SCQ: Effect and Cause: Having exiled myself to some patchwork pastures in New Hampshire this Summer, I became lost while listening to gauzy tracks like 'Anonymous Props' and 'Keep On Doin' It'. Okay, your turn: confess a true tale that inspired one of the songs from READ (I Found Out).

JH: Hands down duly noted projections. hugh oliver. I recorded an album for hugh and rosie, and hugh recited his poem projections as the album closer. I had a demo that I recorded at home and for some reason it made me think of projections. I put the two together, tweaked a few things and it made sense to me. Working with hugh, rosie and marco on that album was amazing. we recorded Hugh reciting projections at marco difelice's studio in the lobby- which is massive and has great natural reverb. the recording sessions were fun, and it felt invigorating being a part of the record.. Hugh is a great creative spirit.

SCQ: If all the reasonable and implausible ideas in your head came to fruition in 2011, what would they be?

JH: label support. my albums are all self financed, recorded, manufactured and promoted. I'm not even playing shows now. It would be a relief to have some portions of what goes into releasing an album removed from my plate so I can focus on important stuff. My main priority is to continue writing and releasing material frequently. 2011 will hold another super visas album- I've started ear marking some recordings. I should start playing some shows as well.

Friday, June 25, 2010

READ (I Found Out) - Super Visas













READ (I Found Out)

Super Visas
Independent.

SCQ Rating: 79%

No matter who you are, a newbie to independent music or an open-minded veteran, first impressions of James Hicken should elicit a fair share of scrutiny. I know my initial reaction after hearing his band Wallscenery Demos’ second effort Check This! was one of grand uncertainty, as each track that drew me in would be countered by something I instinctively held at arm’s length. Don’t let it hinder your listening though and don’t back away; you may never enjoy every song Hicken has ever written but in time his restless ambitions become familiar charms that weave through his work like elusive armour. Sticking with it also permits the great perk of catching Hicken at his focused best, which he is on Super Visas’ debut READ (I Found Out). It’s a treat you somewhat have to earn.

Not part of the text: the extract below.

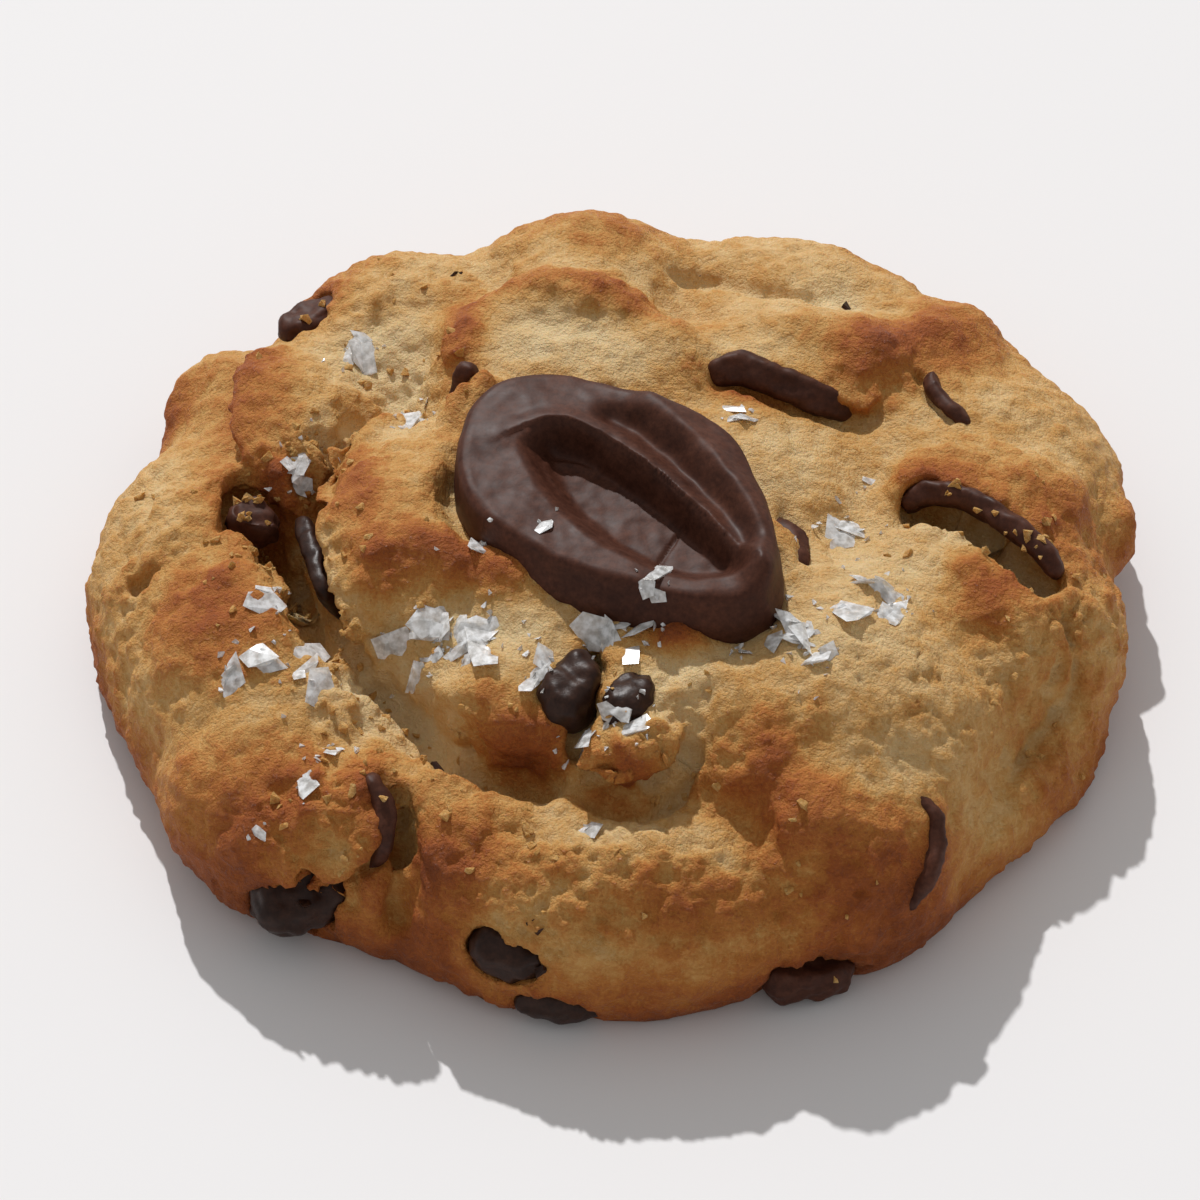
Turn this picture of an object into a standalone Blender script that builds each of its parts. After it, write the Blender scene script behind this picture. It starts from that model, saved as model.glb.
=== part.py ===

If the raison d’etre behind Super Visas was to draw out a balance between Hicken’s musical interests, READ (I Found Out) achieves it handily. These seven songs still contain an accommodating degree of variety, ranging from bustling indie-rock to a surprisingly effective spoken-word composition, but they’re produced in a similar, gauzy finish and sequenced to fit cozily next to one another. You can tell Hicken has roped in his immeasurable basin of ideas (as opposed to dispersing them at random) by the distant choral that grows more haunted – yet increasingly beautiful – over the prickly rhythm-guitar on ‘Anonymous Props’. That opener’s mix of warm, bleeding keys and lo-fi percussion returns on ‘Duly Noted Projections’ and the title track, the latter with Hicken’s voice rustling like a rasp of autumn leaves. When the album steers into nostalgic pools of cascading acoustics, as on ‘The Hum That Keeps Us Cool’, Hicken proves that loosening the reigns and fleshing out his songwriting ideas can result in mesmerizing, spacious tracks that give the parent album added layers of emotion.

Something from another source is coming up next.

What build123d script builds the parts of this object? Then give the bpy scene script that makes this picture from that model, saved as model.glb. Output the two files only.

The less-structured jams embraced near the album’s end, like ‘Get It Right’, forfeits verse/chorus predictability but not at the expense of tight focus and, after its preceding tracks, its heady grooves feel almost celebratory. Justifiably so. Super Visas lives up to the hinted genius scattered over Hicken’s other aliases and weeds out the filler for a debut that should only get more suitable as autumn comes calling.